Among the most mysterious and virulent diseases known, prion diseases turn the brains of otherwise normal, healthy people into a spongy mush—and, without fail, kill them. While mad cow disease, Creutzfeldt-Jakob disease, fatal familial insomnia, and other prion diseases are exceedingly rare, scientists have spent the past 25 years searching for answers to how an enigmatic protein could cause such destruction. Researchers are now beginning to understand the role that mutant prion proteins play in these brain-wasting diseases, and though the road to a cure is full of obstacles, a bit of the gloom is starting to lift.   

Chain Reaction of Misfolded Proteins

The idea that a protein could be the cause of an infectious disease was revolutionary until the early 1980s, when Stanley Prusiner, M.D., of the University of California–San Francisco School of Medicine introduced the concept of prions, for which he won the Nobel Prize in 1997. Prions, says Prusiner, are “tiny protein molecules that seem to cause a variety of slow-acting and inevitably fatal diseases in animals and humans.” Prusiner named these proteins “prions,” short for “proteinaceous infectious particles.”

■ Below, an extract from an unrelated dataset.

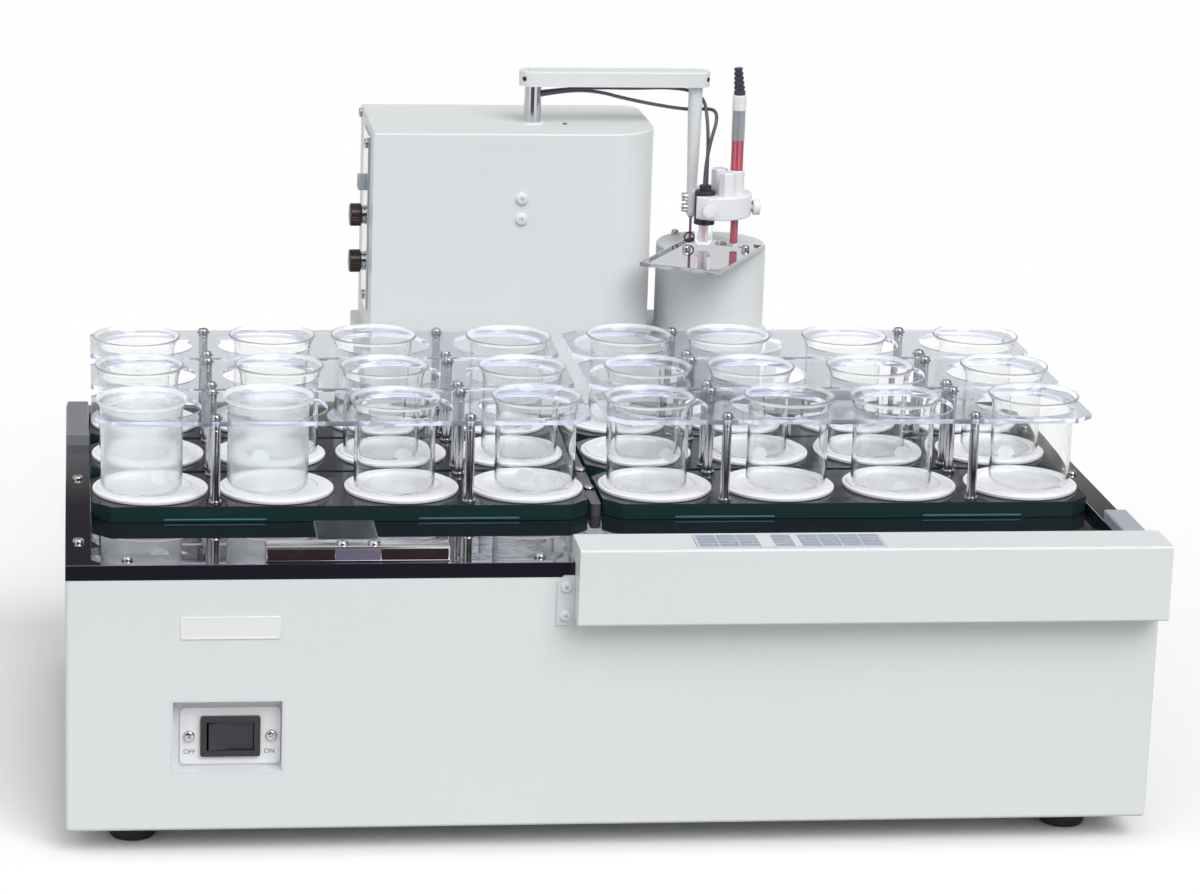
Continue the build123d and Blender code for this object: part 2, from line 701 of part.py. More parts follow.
# ---- Electrode holder: a round block cut flat on its left, with an open notch for the electrode ----
nut_places = [(left + 461.2, front + 390.0), (left + 458.1, front + 405.5), (probe_x, probe_y)]
screw_z = deck_top + 135.9
side_screw_z = deck_top + 134.9
knob_shank = 4.0
electrode_notch = electrode_body + 0.2
with BuildPart() as electrode_holder:
    disc(holder_x, holder_y, holder_low, holder_high, 2 * holder_radius)
    chamfer(electrode_holder.edges(), 0.8)
    block(
        (holder_x - holder_radius - 1, holder_flat),
        (holder_y - holder_radius, holder_y + holder_radius),
        (holder_low, holder_high),
        Mode.SUBTRACT,
    )
    disc(electrode_x, electrode_y, holder_low, holder_high, electrode_notch, Mode.SUBTRACT)
    block(
        (holder_flat - 1, electrode_x),
        (electrode_y - electrode_notch / 2, electrode_y + electrode_notch / 2),
        (holder_low, holder_high),
        Mode.SUBTRACT,
    )
    disc(rod_x, shaft_y, holder_low, holder_high, rod_low_diameter + 2 * fit, Mode.SUBTRACT)
    disc(probe_x, probe_y, holder_low, holder_high, probe_tube + 2 * fit, Mode.SUBTRACT)
    front_bore = forward(electrode_x, holder_y - holder_radius, screw_z)
    pin(front_bore, knob_shank + 4 * fit, -(electrode_y - holder_y + holder_radius), 0, Mode.SUBTRACT)
    side_bore = Plane((probe_x, probe_y, side_screw_z), x_dir=(0, 1, 0), z_dir=(1, 0, 0))
    pin(side_bore, knob_shank + 4 * fit, 0, holder_radius, Mode.SUBTRACT)
save(electrode_holder, "electrode_holder")

with BuildPart() as holder_nuts:
    for x, y in nut_places:
        with BuildSketch(upward(x, y, holder_high)):
            RegularPolygon(nut_width / 2, 6)
        extrude(amount=nut_height)
    chamfer(holder_nuts.faces().group_by(Axis.Z)[-1].edges(), 0.8)
    disc(probe_x, probe_y, holder_high, holder_high + nut_height, probe_tube + 2 * fit, Mode.SUBTRACT)
save(holder_nuts, "holder_nuts")

front_knob_face = holder_y - math.sqrt(holder_radius**2 - (electrode_x - holder_x) ** 2) - 1.6
with BuildPart() as thumbscrew_front:
    front_knob = forward(electrode_x, front_knob_face, screw_z)
    pin(front_knob, 9.5, 0, 5.5)
    fillet(thumbscrew_front.edges().group_by(Axis.Y)[0], 0.8)
    pin(front_knob, knob_shank, front_knob_face - (electrode_y - electrode_body / 2 - fit), 0)
save(thumbscrew_front, "thumbscrew_front")

side_knob_face = holder_x + math.sqrt(holder_radius**2 - (probe_y - holder_y) ** 2) + 1.0
with BuildPart() as thumbscrew_side:
    side_knob = Plane((side_knob_face, probe_y, side_screw_z), x_dir=(0, 1, 0), z_dir=(1, 0, 0))
    pin(side_knob, 11, 0, 5)
    fillet(thumbscrew_side.edges().group_by(Axis.X)[-1], 0.8)
    pin(side_knob, knob_shank, probe_x + probe_tube / 2 + 2 * fit - side_knob_face, 0)
save(thumbscrew_side, "thumbscrew_side")

# ---- Sensing electrode: a black capped body over a glass tube ----
cap_low, cap_high, gland_high = deck_top + 123.5, deck_top + 147.2, deck_top + 151.0
with BuildPart() as electrode_cap:
    disc(electrode_x, electrode_y, cap_low, cap_high, electrode_body)
    chamfer(electrode_cap.edges().group_by(Axis.Z)[-1], 0.8)
    disc(electrode_x, electrode_y, cap_high, gland_high, 8.4)
save(electrode_cap, "electrode_cap")

with BuildPart() as electrode_glass:
    disc(electrode_x, electrode_y, tip_height, cap_low, electrode_tube)
    fillet(electrode_glass.edges().group_by(Axis.Z)[0], 3)
save(electrode_glass, "electrode_glass")

# ---- Second probe: a filled tube through its nut, a connector and a strain relief boot ----
nut_top = holder_high + nut_height
bulb_high, connector_high, ferrule_high = deck_top + 182.8, deck_top + 204.3, deck_top + 215.0
boot_high = deck_top + 234.3
boot_lean = -1.8
with BuildPart() as probe_glass:
    disc(probe_x, probe_y, tip_height + 0.3, nut_top, probe_tube)
    fillet(probe_glass.edges().group_by(Axis.Z)[0], 1.2)
    disc(probe_x, probe_y, nut_top, bulb_high, 8.8)
save(probe_glass, "probe_glass")

with BuildPart() as probe_connector:
    disc(probe_x, probe_y, bulb_high, connector_high, 9.4)
    disc(probe_x, probe_y, connector_high, ferrule_high, 9.9)
    chamfer(probe_connector.edges().group_by(Axis.Z)[-1], 0.8)
save(probe_connector, "probe_connector")

with BuildPart() as probe_boot:
    with BuildSketch(upward(probe_x, probe_y, ferrule_high)):
        Circle(4.1)
    with BuildSketch(upward(probe_x + boot_lean, probe_y, boot_high)):
        Circle(3.0)
    loft()
save(probe_boot, "probe_boot")

# ---- Electrode leads: from the cap, past the rod and under the arm into the post ----
lead_diameter = 2.5
lead_a_route = [
    (110.9, 162.9, gland_high),
    (110.9, 162.9, 350.0),
    (115.2, 167.0, 369.0),
    (119.6, 171.5, 381.0),
    (119.4, 179.5, 387.0),
    (112.5, 186.8, 386.4),
    (101.5, 189.2, 385.2),
    (80.0, 187.2, 388.6),
    (54.0, 184.0, 394.2),
    (37.0, 181.3, 399.2),
    (15.5, 179.6, 400.6),
    (-5.5, 178.9, 396.8),
]
lead_b_route = [
    (112.9, 166.1, gland_high),
    (112.9, 166.1, 350.0),
    (113.6, 170.9, 369.0),
    (113.2, 177.5, 384.0),
    (112.0, 186.6, 394.0),
    (102.5, 190.6, 399.2),
    (84.0, 188.2, 401.2),
    (62.0, 186.8, 400.6),
    (38.0, 185.4, 401.3),
    (16.0, 183.6, 400.8),
    (-5.5, 182.1, 398.6),
]


def bend_radii(route):
    """Radius of the arc at each inner point: 0.45 of the shorter run over the tangent of half the turn."""
    radii = []
    for before, here, after in zip(route, route[1:], route[2:]):
        arriving, leaving = Vector(here) - Vector(before), Vector(after) - Vector(here)
        half_turn = math.radians(arriving.get_angle(leaving)) / 2
        radii.append(0.45 * min(arriving.length, leaving.length) / math.tan(half_turn))
    return radii


def make_lead(route, name):
    radii = bend_radii(route)
    with BuildPart() as lead:
        with BuildLine():
            path = FilletPolyline(*route, radius=radii)
        with BuildSketch(Plane(path @ 0, z_dir=path % 0)):
            Circle(lead_diameter / 2)
        sweep()
    save(lead, name)
    expected = math.pi * lead_diameter**2 / 4 * path.length
    print(name, "length", round(path.length, 1), "volume share", round(lead.part.volume / expected, 4))
    print("  radii", [round(radius, 1) for radius in radii])


make_lead(lead_a_route, "electrode_lead_a")
make_lead(lead_b_route, "electrode_lead_b")

# ---- Rinse housing and the drip tray on it ----
with BuildPart() as rinse_housing:
    disc(rinse_x, rinse_y, pedestal_top, rinse_top, 2 * rinse_radius)
    chamfer(rinse_housing.edges().group_by(Axis.Z)[-1], 1.0)
    disc(rinse_x, rinse_y, pedestal_top, pedestal_top + 4, 2 * rinse_radius + 3)
    disc(rinse_x, rinse_y, pedestal_top, rinse_top - tower_wall, 2 * (rinse_radius - tower_wall), Mode.SUBTRACT)
    for place in rinse_screws + drip_screws:
        pin(place, shank_hole, -screw_length - drip_sheet, 0, Mode.SUBTRACT)
save(rinse_housing, "rinse_housing")

drip_angle = math.radians(drip_turn)
drip_plane = Plane(
    (drip_x, drip_y, rinse_top), x_dir=(math.cos(drip_angle), math.sin(drip_angle), 0), z_dir=(0, 0, 1)
)
with BuildPart() as drip_tray:
    with BuildSketch(drip_plane):
        Rectangle(drip_long, drip_short)
    extrude(amount=drip_rim)
    with BuildSketch(drip_plane.offset(drip_sheet)):
        Rectangle(drip_long - 2 * drip_sheet, drip_short - 2 * drip_sheet)
    extrude(amount=drip_rim, mode=Mode.SUBTRACT)
    for place in drip_screws:
        pin(place, shank_hole, -screw_length, 0, Mode.SUBTRACT)
save(drip_tray, "drip_tray")

# ---- Electronics on the casing floor ----
casing_floor = foot_height + sheet
with BuildPart() as power_supply:
    block((-310, -190), (10, 90), (casing_floor, casing_floor + 45))
    block((-310, -190), (-2, 10), (casing_floor, casing_floor + 14))
save(power_supply, "power_supply")

with BuildPart() as control_board:
    block((40, 240), (-150, -40), (casing_floor + 10, casing_floor + 11.6))
    for x, y in ((46, -144), (234, -144), (46, -46), (234, -46)):
        disc(x, y, casing_floor, casing_floor + 10, 6)
    for xs in ((70, 105), (130, 150), (180, 220)):
        block(xs, (-110, -80), (casing_floor + 11.6, casing_floor + 18))
save(control_board, "control_board")

# ---- Pan head screws: chrome on the deck and trays, painted and larger on the tower front ----
tower_screw_head = 8.6
small_screws = rail_screws + divider_screws + bracket_screws + plate_screws + rinse_screws + drip_screws
with BuildPart() as pan_head_screws:
    for place in small_screws + connector_plate_screws:
        pan_screw(place)
    for place in tower_screws:
        pan_screw(place, tower_screw_head)
save(pan_head_screws, "pan_head_screws")
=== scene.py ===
"""Looks of a bench sample changer for titration: a long white casing with a black deck, six racks of glass
beakers, and a tower behind them whose arm holds two electrodes over a drip tray. Lengths are in metres."""

import math

import bpy
from mathutils import Matrix, Vector


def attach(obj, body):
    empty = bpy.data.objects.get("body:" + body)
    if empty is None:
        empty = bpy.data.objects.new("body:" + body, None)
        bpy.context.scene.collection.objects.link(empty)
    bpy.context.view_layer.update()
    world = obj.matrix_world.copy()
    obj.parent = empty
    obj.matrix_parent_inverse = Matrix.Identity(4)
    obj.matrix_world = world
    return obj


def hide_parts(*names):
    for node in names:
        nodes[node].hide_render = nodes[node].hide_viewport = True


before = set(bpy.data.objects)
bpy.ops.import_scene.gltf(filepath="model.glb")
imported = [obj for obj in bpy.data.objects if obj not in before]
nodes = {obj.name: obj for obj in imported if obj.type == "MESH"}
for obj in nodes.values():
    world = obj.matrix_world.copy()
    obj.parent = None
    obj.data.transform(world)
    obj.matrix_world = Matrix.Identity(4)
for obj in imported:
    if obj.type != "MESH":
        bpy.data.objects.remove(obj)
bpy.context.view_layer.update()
mm = 0.001

# ---- Camera ----
# The camera stands in front of the left half, a little above the tower, and looks down on the deck. Its
# lens is long and shifted, so the casing's front stays almost square.
camera_stand = (-0.3308, -2.3201, 0.8437)
camera_tilt = (76.27, -1.28, -5.48)
film_width, focal_length = 36, 109.65
bpy.ops.object.select_all(action="DESELECT")
bpy.ops.object.camera_add(location=camera_stand, rotation=[math.radians(angle) for angle in camera_tilt])
camera = bpy.context.object
camera.name = "view_camera"
camera.data.sensor_width, camera.data.lens = film_width, focal_length
camera.data.shift_x, camera.data.shift_y = 0.14, -0.10
camera.data.clip_end = 200
scene = bpy.context.scene
scene.camera = camera
scene.view_settings.view_transform = "Standard"
scene.cycles.max_bounces = 32
scene.cycles.transmission_bounces = 32
scene.cycles.transparent_max_bounces = 48


# ---- Light, backdrop and floor ----
# Two wide soft lamps hang over the bench, the stronger one on the right. The room is white to the eye, and
# a dark band of ceiling and tall dark walls between white softboxes show only in polished metal and glass.
room_light = 0.62


def lamp(name, towards, power, spread):
    bpy.ops.object.light_add(type="SUN", location=(0, 0, 3))
    made = bpy.context.object
    made.name = name
    made.rotation_euler = Vector(towards).to_track_quat("Z", "Y").to_euler()
    made.data.energy = power
    made.data.angle = math.radians(spread)
    return made


lamp("soft_lamp_right", towards=(0.30, -0.64, 0.71), power=1.8, spread=40)
lamp("soft_lamp_left", towards=(-0.55, -0.50, 0.67), power=0.6, spread=60)


def chain(nodes_of, kind, *inputs, **settings):
    """Adds a node, sets its properties, and links or fills its inputs in order. Returns its first output."""
    made = nodes_of.nodes.new(kind)
    for key, value in settings.items():
        setattr(made, key, value)
    for socket, value in zip(made.inputs, inputs):
        if isinstance(value, bpy.types.NodeSocket):
            nodes_of.links.new(value, socket)
        elif value is not None:
            socket.default_value = value
    return made.outputs[0]


room = bpy.data.worlds.new("studio_room")
scene.world = room
room.use_nodes = True
tree = room.node_tree
tree.nodes.clear()
facing = tree.nodes.new("ShaderNodeTexCoord").outputs["Generated"]
parts = tree.nodes.new("ShaderNodeSeparateXYZ")
tree.links.new(facing, parts.inputs[0])
across, deep, up = parts.outputs
towards_front = chain(tree, "ShaderNodeMath", deep, -1.0, operation="MULTIPLY")
turn = chain(tree, "ShaderNodeMath", across, towards_front, operation="ARCTAN2")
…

Found in the brains of all living animals, prions contain no DNA or RNA, the building blocks of the genetic code. In their normal form, prions are natural components of the body, although their function is still largely unknown. But when they become twisted or folded in large numbers, over time, they lead to diseases that are characterized by holes in the brain where neurons have died and by rapid loss of mental abilities.

Every protein in the body has a specific conformation, or shape, and many of them contain amino acids that allow them to change the shape of other proteins. Prions exist in two distinct conformations in the brain: a “wild type” that everyone possesses and a densely folded, infectious type. The infectious form of the protein recruits wild-type proteins to misfold, causing them to be infectious as well. Once this occurs, a massive chain reaction takes place in which increasing numbers of prions in the brain misfold and become infectious, triggering the cascade of deadly neurodegenerative effects.

These molecular models show how a normal prion protein (top) is folded into a helix, while the infectious disease form (bottom) is misfolded. Credit: © Eurelios/Phototake

In about 85 percent of human prion disease, the misfolding of proteins, called cellular prion proteins (PrPc), into a disease form, or isoform (PrPSc), occurs sporadically.  Another 14 percent of human disease occurs from familial forms, associated with mutations of the gene that encodes prion protein. The remaining one percent of human prion disease is transmitted by eating food made from an infected animal, such as a cow.  Whether sporadic, inherited, or transmitted, prion diseases all induce the buildup in the brain of toxic plaques that cause the widespread death of neurons.